Sarah | 53 comments Jasmine I felt the same way that's what bothered me about the book, it got to a point where I had enough of the old societal ways and wanted to hear more about the struggles these women such as the Belgian refugees were facing, or about the men in the trenches.


message 46: by Gretchen, Keep your head up or the crown slips (new) - rated it 4 stars

Gretchen (eab2012) | 563 comments Mod
Jasmine wrote: "I'm about halfway through now and the book is getting better, but I want to throw it sometimes just for the sheer stupidity of these women and their airs. I understand it was the times and I applau..."

Yes! I had that problem when the town women were complaining about the kind of refugees. "We only wanted children."


Abigail Bok (regency_reader) | 598 comments It’s an extraordinary portrait of how hard it is for people to step out of their own worlds when the circumstances around them change. And it seems the ladies in this world of Rye were especially concerned with how they appeared to others. For all its charm, the story is a stinging indictment of that kind of smug insularity.


Michele | 377 comments Abigail wrote: "It’s an extraordinary portrait of how hard it is for people to step out of their own worlds when the circumstances around them change."

Great observation.

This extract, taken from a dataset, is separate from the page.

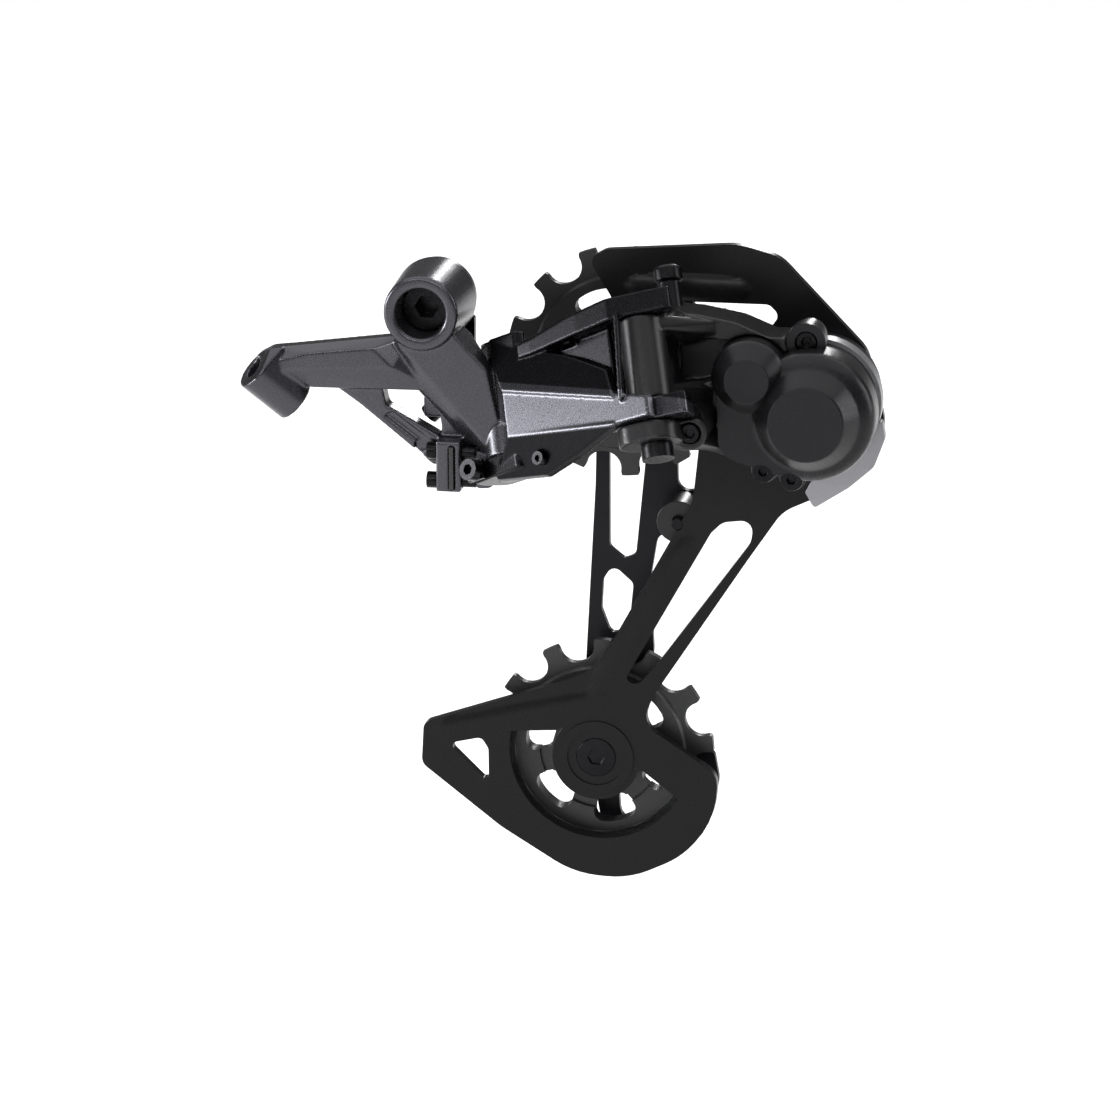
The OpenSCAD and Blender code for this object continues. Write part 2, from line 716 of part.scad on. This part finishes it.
module friction_band() {
    color("silver") difference() {
        union() {
            ring_across(cage_c, band_r, 9.4, [cover_seat + 1, cover_seat + 7]);
            clamp_space() for (z = [-2.2, 1.2]) translate([-13.4, -2.9, z]) cube([4.8, 5.8, 1]);
        }
        clamp_space() {
            translate([-11.6, 0, 0]) cylinder(r = 1, h = 20, center = true);
            translate([-14, -4, -1.2]) cube([7, 8, 2.4]);
        }
        across(cage_c, band_r, [cover_seat, cover_seat + 8]);
    }
}

module friction_screw() {
    color("gray") clamp_space() translate([-11.6, 0, -3]) {
        cylinder(r = 1, h = 5.3);
        translate([0, 0, 5.2]) cylinder(r = 1.6, h = 1.4);
    }
}

module axle_bush() {
    color("goldenrod") ring_across(cage_c, cage_axle_r + running_fit, 6.2, bush_wall_y);
}

module cage_spring() {
    color("silver") translate([cage_c[0], 3.2, cage_c[1]]) rotate([90, 0, 0]) coil(10.6, 0.9, 7.4, 3.5);
}

// ---- clutch switch lever
module clutch_lever() {
    ring_r = drum_r + 0.06;
    color("lightgray") difference() {
        union() {
            across(cage_c, ring_r + 1.1, lever_y);
            side_plate([-8.4, -5.2]) translate(cage_c)
                polygon(rounded([[15.6, -4, 0.5], [16.4, -8.4, 3], [13.9, -15.5, 4], [8, -20.8, 5],
                    [-0.2, -26.2, 0.8], [-2.4, -22.4, 0.8], [-1.1, -19.9, 1], [4, -14, 1], [13, -6, 1]]));
        }
        across(cage_c, ring_r, [-20, 10]);
    }
}

// ---- cage
band_r = 8.26;
crescent_c = [38.9, -115.1];
outer_outline = [
    [-6.2, -120.8, 3], [-5.6, -110, 2.5], [16.3, -102.3, 20], [36.2, -95, 6], [42, -86.4, 8],
    [61.6, -50, 10], [63.4, -32, 6], [48, -27, 4], [40, -25.8, 7], [34.6, -19, 6], [37, -10.6, 5],
    [42.6, -4, 4], [41.2, 0.4, 3], [35.8, 9.2, 2.4], [40, 11.6, 4], [72, 14, 16], [82, 11.4, 10],
    [103.4, -10.6, 10], [108.2, -29, 8], [104, -38, 8], [95, -46, 12], [83.6, -51.4, 10],
    [75, -64.4, 20], [52, -100.4, 6], [49.6, -107.4, 5], [68.4, -119.6, 5], [68.2, -131.4, 22],
    [59.4, -141.8, 22], [46.4, -148.2, 22], [32.6, -147.6, 24], [14, -136.4, 30]
];

module outer_plate_drawing() {
    difference() {
        polygon(rounded(outer_outline));
        // small window in the rear wing
        polygon(rounded([[0.6, -115.2, 1.2], [9, -113.2, 1.6], [10.8, -116, 2], [10.9, -125.2, 1]]));
        // crescent round the tension pulley's bolt
        difference() {
            intersection() {
                translate(crescent_c) circle(r = 22.8);
                polygon(rounded([[12, -111.4, 0.5], [28.4, -110.2, 0.6], [29.2, -109, 0.4], [38, -128, 0.2],
                    [49.4, -119.4, 0.4], [62, -129, 0.4], [62, -142, 1], [12, -142, 1]]));
            }
            translate(tension_c) circle(r = 11);
        }
        // long slot
        polygon(rounded([[66.2, -57.6, 2], [69, -54.8, 4], [76.6, -53.8, 2.6], [76, -59.6, 6],
            [53.4, -91.4, 8],
            [48.4, -97.4, 2.2], [45, -96.4, 1.4], [47.6, -91.6, 6]]));
        top_window();
    }
}

// Window under the plate's top bridge
module top_window() {
    polygon(rounded([[51, -0.4, 2], [79.6, -0.4, 2], [82.2, -3, 2], [79, -7.4, 2], [52, -8.4, 2]]));
}

// A pressed rib on the plate's outboard face, pointed at both ends
module pressed_rib(from, to, half_width, height) {
    span = norm(to - from);
    steps = 8;
    r = (half_width * half_width + height * height) / (2 * height);
    translate([from[0], plate_out + r - height, from[1]])
        rotate([0, -atan2(to[1] - from[1], to[0] - from[0]), 0]) rotate([0, 90, 0]) rotate_extrude()
            polygon(concat([[0, 0]], [for (k = [0 : steps])
                [r - 1.2 * height * pow(abs(2 * k / steps - 1), 5), span * k / steps]], [[0, span]]));
}

module outer_plate() {
    color([0.1, 0.1, 0.1]) difference() {
        union() {
            side_plate([plate_out, plate_in]) outer_plate_drawing();
            ring_across(tension_c, 7.2, 9.4, [plate_out - 0.4, plate_out + 0.4]);
            intersection() {
                union() {
                    pressed_rib([43, 3], [77, 3], 3.6, 1.2);
                    pressed_rib([-6, -113], [43.4, -100.4], 3.6, 0.7);
                    pressed_rib([34, -106.4], [63, -55.6], 3.6, 0.7);
                }
                side_plate([plate_out - 2, plate_out + 1]) offset(delta = -0.3) outer_plate_drawing();
            }
        }
        across(cage_c, cage_axle_r, [0, 10]);
        across(guide_c, 2.5, [0, 10]);
        across(tension_c, 2.5, [0, 10]);
        across(tension_c, 5, [0, plate_out + 0.8]);
        across(stay_c, 1.5, [0, 10]);
    }
}

inner_outline = [
    [33.9, -18, 8], [36, -27, 4], [35.6, -50, 30], [33.2, -98, 10], [29.4, -110, 6], [29, -122, 6],
    [35.4, -126, 2], [37.4, -139, 1], [26, -137, 2], [26, -143, 3], [46, -148.4, 10], [62, -138.4, 20],
    [67.4, -126, 8], [65.8, -117.4, 1.6], [60.6, -118.6, 2], [60.6, -125, 8], [56, -133, 12],
    [42.4, -140, 4], [41.6, -126, 2], [47, -121, 6], [48, -112, 8], [50.4, -92, 10], [49.4, -74, 20],
    [51.4, -61, 3], [57, -62.4, 5], [64, -57, 4], [62.4, -50, 2.4], [56.2, -51.2, 2.8], [56, -44, 3],
    [52.4, -22, 8], [50, -9, 8], [36.6, -9, 8]
];

module inner_plate() {
    color([0.12, 0.12, 0.12]) difference() {
        side_plate([inner_plate_y, inner_plate_y + inner_plate_t]) difference() {
            polygon(rounded(inner_outline));
            polygon(rounded([[39, -33, 3], [49, -33, 3], [45.8, -67.6, 2.4], [43, -68.8, 1],
                [39.2, -65.8, 2]]));
            polygon(rounded([[37.6, -74.4, 2], [40, -70.4, 2], [45.2, -75, 2], [44.4, -83.6, 3],
                [40.2, -89.8, 1.6], [37.2, -82, 4]]));
        }
        across(guide_c, 2.1, [15, 20]);
        across(tension_c, 2.1, [15, 20]);
        across(stay_c, 1.5, [15, 20]);
    }
}

module cage_axle() {
    color("silver") difference() {
        union() {
            across(cage_c, cage_axle_r, [axle_end, plate_in]);
            across(cage_c, cage_axle_r + 1.6, [3, plate_out]);
        }
        across(cage_c, 1.5, [axle_end - 1, axle_end + 8]);
    }
}

module roller_clutch() {
    color("gray") ring_across(cage_c, cage_axle_r, 8.2, [cover_seat + 0.6, cover_seat + 7.6]);
}

module axle_screw() {
    color("black") translate([cage_c[0], axle_end - 2, cage_c[1]]) rotate([-90, 0, 0])
        socket_screw(5.6, 2, 1.5, 7.6, 1.4);
}

module guide_pulley_bolt() {
    color("black") {
        translate([guide_c[0], plate_out - 1.6, guide_c[1]]) rotate([-90, 0, 0])
            socket_screw(3.6, 1.6, 2.5, inner_plate_y - plate_out, 1.5);
        across(guide_c, 2.1, [inner_plate_y - 0.01, inner_plate_y + inner_plate_t]);
    }
}

module tension_pulley_bolt() {
    color("black") {
        translate([tension_c[0], plate_out - 0.2, tension_c[1]]) rotate([-90, 0, 0])
            socket_screw(4.9, 1, 2.5, inner_plate_y - plate_out - 0.8, 2.1);
        across(tension_c, 2.1, [inner_plate_y - 0.01, inner_plate_y + inner_plate_t]);
    }
}

module plate_stay() {
    color("gray") ring_across(stay_c, 1.5, 5.3, [plate_in, inner_plate_y]);
}

module stay_screw() {
    color("black") translate([stay_c[0], inner_plate_y + inner_plate_t + 1.6, stay_c[1]]) rotate([90, 0, 0])
        socket_screw(2.8, 1.6, 1.5, inner_plate_y + inner_plate_t - plate_out - 0.4, 1.2);
}

module cage_stop_pin() {
    color("silver") across(cage_c + 17.4 * [cos(236), sin(236)], 1.6, [1, plate_out]);
}

module guide_bush() {
    color("silver") ring_across(guide_c, 2.5, 5, [plate_in + 0.3, inner_plate_y - 0.3]);
}

module dust_cap(c) {
    for (y = [[plate_in, plate_in + 0.9], [inner_plate_y - 0.9, inner_plate_y]])
        ring_across(c, 2.5, 8.6, y);
}

module guide_caps() {
    color("black") difference() {
        dust_cap(guide_c);
        across(guide_c, 5, [plate_in + 0.3, inner_plate_y - 0.3]);
    }
}

module tension_caps() {
    color("black") difference() {
        dust_cap(tension_c);
        across(tension_c, 4.2, [plate_in + 0.3, inner_plate_y - 0.3]);
    }
}

module bearing_inner_race() {
    color("silver") difference() {
        ring_across(tension_c, 2.5, 4.2, [plate_in + 0.3, inner_plate_y - 0.3]);
        turned_ring(tension_c, ball_track_r, ball_r + 0.3, pulley_y);
    }
}

// ---- pulleys
ball_track_r = 5.4;
ball_r = 1.1;
tooth_pitch = 360 / pulley_teeth;
gap_r = 4.4;
gap_mouth = 5.7;

// Toothed outline: a disc with one rounded gap between each pair of teeth
module toothed_disc() {
    difference() {
        circle(r = tooth_tip_r);
        for (k = [0 : pulley_teeth - 1]) rotate((k + 0.5) * tooth_pitch)
            polygon(rounded([[tooth_root_r, -gap_r, gap_r - 0.2], [tooth_root_r + gap_r, -gap_r, 1.5],
                [tooth_tip_r + 1, -gap_mouth, 0.1], [tooth_tip_r + 1, gap_mouth, 0.1],
                [tooth_root_r + gap_r, gap_r, 1.5], [tooth_root_r, gap_r, gap_r - 0.2]], 7));
    }
}

module pulley(c, tooth_turn, spoke_turn, hub_bore) {
    rim_r = 19.6;
    translate([c[0], pulley_y, c[1]]) rotate([90, 0, 0]) difference() {
        union() {
            rotate([0, 0, tooth_turn]) linear_extrude(tooth_w, center = true) toothed_disc();
            // rim and hub stand proud of the teeth
            rotate_extrude() polygon([[rim_r - 4.4, -2], [rim_r - 3.6, -2.2], [rim_r + 1.6, -2.2],
                [rim_r + 2.2, -1.2], [rim_r + 2.2, 1.2], [rim_r + 1.6, 2.2], [rim_r - 3.6, 2.2],
                [rim_r - 4.4, 2]]);
            cylinder(r = 13.2, h = 4, center = true);
            cylinder(r = 10, h = 6.4, center = true);
        }
        for (k = [0 : 5]) rotate([0, 0, 60 * k + spoke_turn + 30]) linear_extrude(10, center = true)
            polygon(rounded([[11.9, -3.4, 2], [17.6, -6.6, 2.4], [19.2, 0, 12], [17.6, 6.6, 2.4],
                [11.9, 3.4, 2]], 4));
        cylinder(r = hub_bore, h = 20, center = true);
    }
}

module guide_pulley() {
    color([0.08, 0.08, 0.08]) pulley(guide_c, -2.6, 23, 5 + running_fit);
}

module tension_pulley() {
    color([0.08, 0.08, 0.08]) pulley(tension_c, 6, 14, 8);
}

module bearing_outer_race() {
    color("silver") difference() {
        ring_across(tension_c, 6.6, 7.98, [pulley_y - 3, pulley_y + 3]);
        turned_ring(tension_c, ball_track_r, ball_r + 0.3, pulley_y);
    }
}

module bearing_balls() {
    color("silver") {
        for (k = [0 : 8]) translate([tension_c[0] + ball_track_r * cos(40 * k), pulley_y,
            tension_c[1] + ball_track_r * sin(40 * k)]) sphere(r = ball_r, $fn = 24);
    }
}

hanger_bolt();
stopper_plate();
bolt_clip();
bracket_body();
bracket_bush();
bracket_o_rings();
outer_rear_pin();
inner_rear_pin();
screw_lock_plate();
b_tension_screw();
high_limit_screw();
low_limit_screw();
outer_link_body();
cable_clamp_bolt();
cable_clamp_plate();
link_stop_screw();
inner_link_body();
body_housing();
clutch_cover();
cover_screws();
cover_gasket();
outer_front_pin();
inner_front_pin();
return_spring();
body_post();
friction_band();
friction_screw();
axle_bush();
cage_spring();
pin_caps();
clutch_lever();
outer_plate();
inner_plate();
cage_axle();
roller_clutch();
axle_screw();
guide_pulley_bolt();
tension_pulley_bolt();
plate_stay();
stay_screw();
cage_stop_pin();
guide_bush();
guide_caps();
tension_caps();
bearing_inner_race();
guide_pulley();
tension_pulley();
bearing_outer_race();
bearing_balls();
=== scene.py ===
import math

import bmesh
import bpy
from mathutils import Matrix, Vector


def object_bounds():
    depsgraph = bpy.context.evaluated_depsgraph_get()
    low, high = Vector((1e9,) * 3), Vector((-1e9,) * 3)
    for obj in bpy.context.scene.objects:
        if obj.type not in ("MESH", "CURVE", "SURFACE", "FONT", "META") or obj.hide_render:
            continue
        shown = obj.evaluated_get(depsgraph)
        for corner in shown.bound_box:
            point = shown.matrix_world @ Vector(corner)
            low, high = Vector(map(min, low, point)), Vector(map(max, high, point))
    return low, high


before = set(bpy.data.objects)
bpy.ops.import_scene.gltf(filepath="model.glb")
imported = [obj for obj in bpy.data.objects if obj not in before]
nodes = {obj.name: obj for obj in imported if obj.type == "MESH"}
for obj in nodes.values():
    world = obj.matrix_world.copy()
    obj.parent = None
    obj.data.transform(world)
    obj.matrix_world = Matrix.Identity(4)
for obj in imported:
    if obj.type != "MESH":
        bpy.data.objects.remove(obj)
cad_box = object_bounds()


# ---------------------------------------------------------------- materials
def new_material(name):
    mat = bpy.data.materials.new(name)
    mat.use_nodes = True
    tree = mat.node_tree
    tree.nodes.clear()
    out = tree.nodes.new("ShaderNodeOutputMaterial")
    bsdf = tree.nodes.new("ShaderNodeBsdfPrincipled")
    tree.links.new(bsdf.outputs[0], out.inputs[0])
    coord = tree.nodes.new("ShaderNodeTexCoord")
    return mat, tree, bsdf, coord.outputs["Object"]


def noise(tree, vector, scale, detail=3.0, rough=0.55):
    n = tree.nodes.new("ShaderNodeTexNoise")
    n.inputs["Scale"].default_value = scale
    n.inputs["Detail"].default_value = detail
    n.inputs["Roughness"].default_value = rough
    tree.links.new(vector, n.inputs["Vector"])
    return n.outputs["Fac"]


def ramp(tree, fac, stops):
    r = tree.nodes.new("ShaderNodeValToRGB")
    els = r.color_ramp.elements
    while len(els) < len(stops):
        els.new(0.5)
    for el, (pos, col) in zip(els, stops):
        el.position = pos
        el.color = (*col, 1.0)
    tree.links.new(fac, r.inputs[0])
    return r.outputs[0]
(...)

Think about some of the things that Americans do that make us look like idiots to other people ;)


Sarah | 53 comments Oh that is so very true Michele sometimes as an American I see someone do something and I do a *facepalm*. I think it's important to keep the observation in mind that sometimes it's hard to break out of one's mold.


Abigail Bok (regency_reader) | 598 comments Yes, Americans seem especially unable or unwilling to step outside their own culture and observe others. Perhaps it’s all the hype we get about being the greatest nation in the world (ha), or perhaps it’s that we don’t have a strong unifying culture of our own and all feel we can just act however we please. Whenever I’m elsewhere I’m in a perpetual state of honte (shame + humiliation).